> **AVAILABLE DATA**:
::::::::
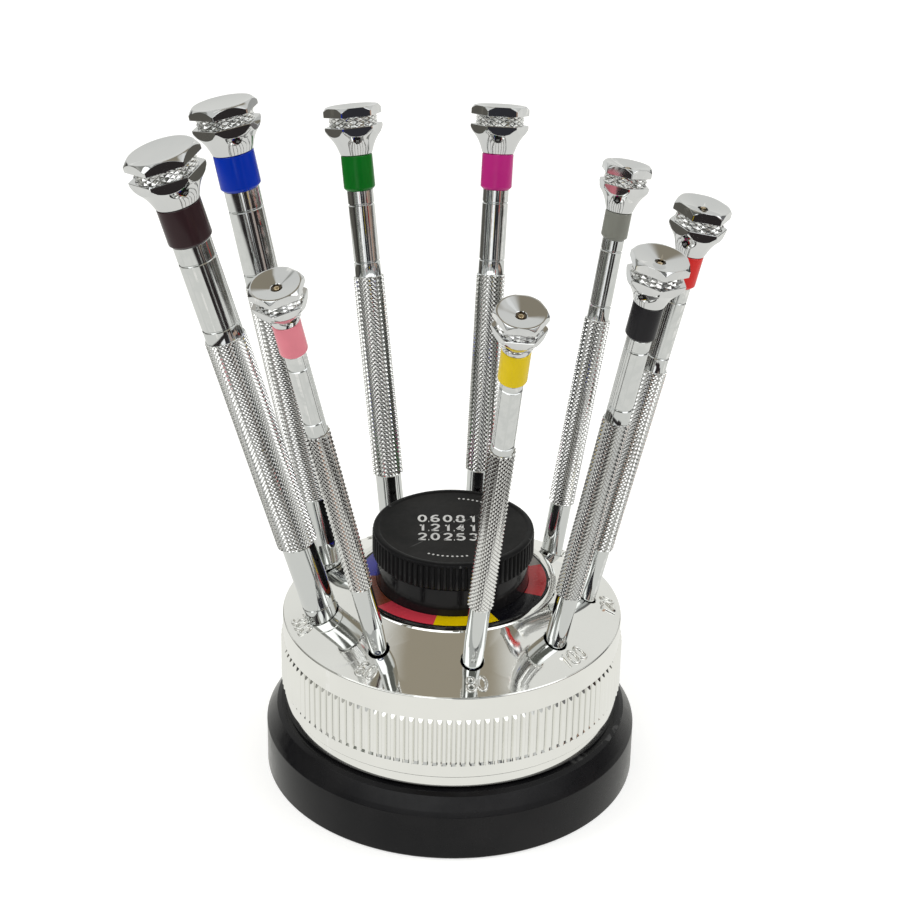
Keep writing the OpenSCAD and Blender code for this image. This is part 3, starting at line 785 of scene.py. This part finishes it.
def plate_sector(g, index, outer_r, inner_r, cone, top):
    """One ninth of the plate's top or underside, round its hole.

    Returns the ring round the hole, the points of the bore's own edge and the bore's axis.
    """
    first = SECTOR_COLUMNS * index
    last_angle = radians(FIRST_EDGE + PITCH * (index + 1))
    angles = np.append(COLUMNS[first:first + SECTOR_COLUMNS], last_angle)
    radii = np.linspace(outer_r, inner_r, 15)
    border = [(outer_r, angle) for angle in angles]
    border += [(r, angles[-1]) for r in radii[1:]]
    border += [(inner_r, angle) for angle in angles[::-1][1:]]
    border += [(r, angles[0]) for r in radii[::-1][1:-1]]
    border_r, border_angle = np.array(border).T

    hole_r, hole_angle, directions, distances, axis = bore_edge(DRIVERS[index], cone)
    u, v = border_r - hole_r, (border_angle - hole_angle) * hole_r
    direction = np.arctan2(v, u)
    bore = np.interp(direction, directions, distances, period=2 * pi)

    def around_hole(distance):
        return on_cone(hole_r + distance * np.cos(direction),
                       hole_angle + distance * np.sin(direction) / hole_r, cone=cone)

    bevel = 0.10 if top else 0.0
    rings = [g.points(around_hole((bore + bevel) * (1 - share) + np.hypot(u, v) * share))
             for share in (0.0, 0.06, 0.16, 0.32, 0.52, 0.75)]
    rings.append(g.points(on_cone(border_r, border_angle, cone=cone)))
    for a, b in zip(rings[:-1], rings[1:]):
        if top:
            g.band(a, b, 1)
        else:
            g.band(b, a, 0)
    return rings[0], around_hole(bore), axis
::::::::
> **YOUR OBJECTIVE**:
Quote verbatim the opening lines of the listing above, ending with the line where "round its hole." appears; include both endpoints and nothing more.

> **ANSWER**:
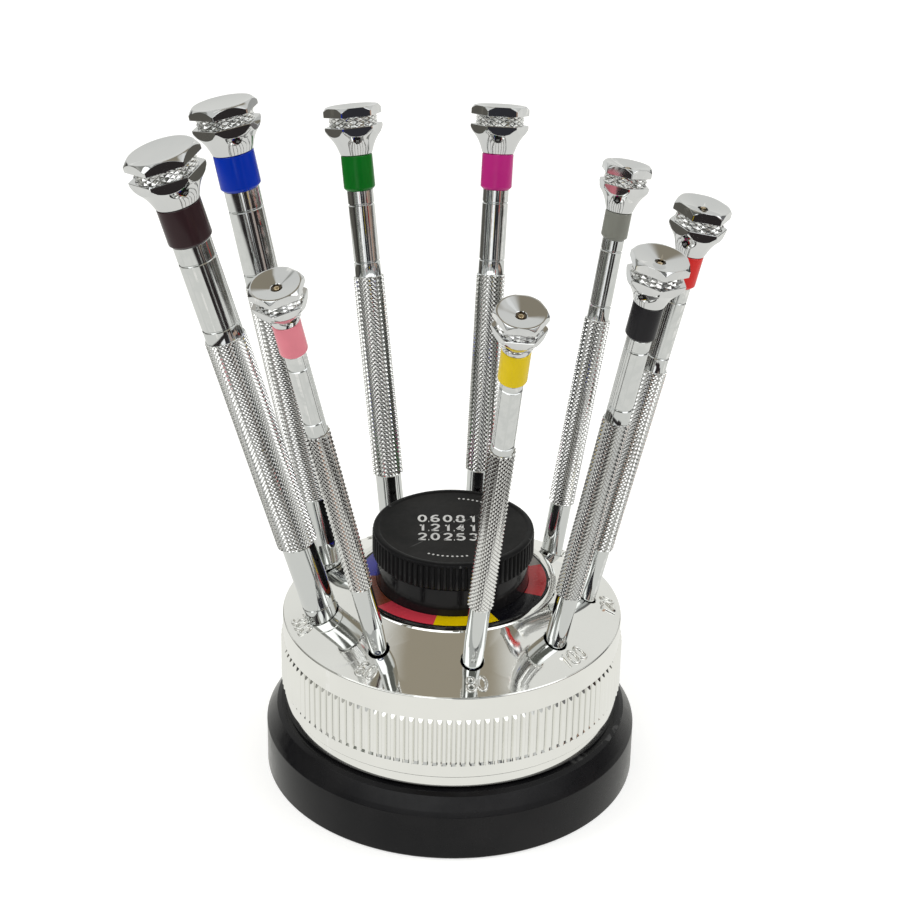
Keep writing the OpenSCAD and Blender code for this image. This is part 3, starting at line 785 of scene.py. This part finishes it.
def plate_sector(g, index, outer_r, inner_r, cone, top):
    """One ninth of the plate's top or underside, round its hole.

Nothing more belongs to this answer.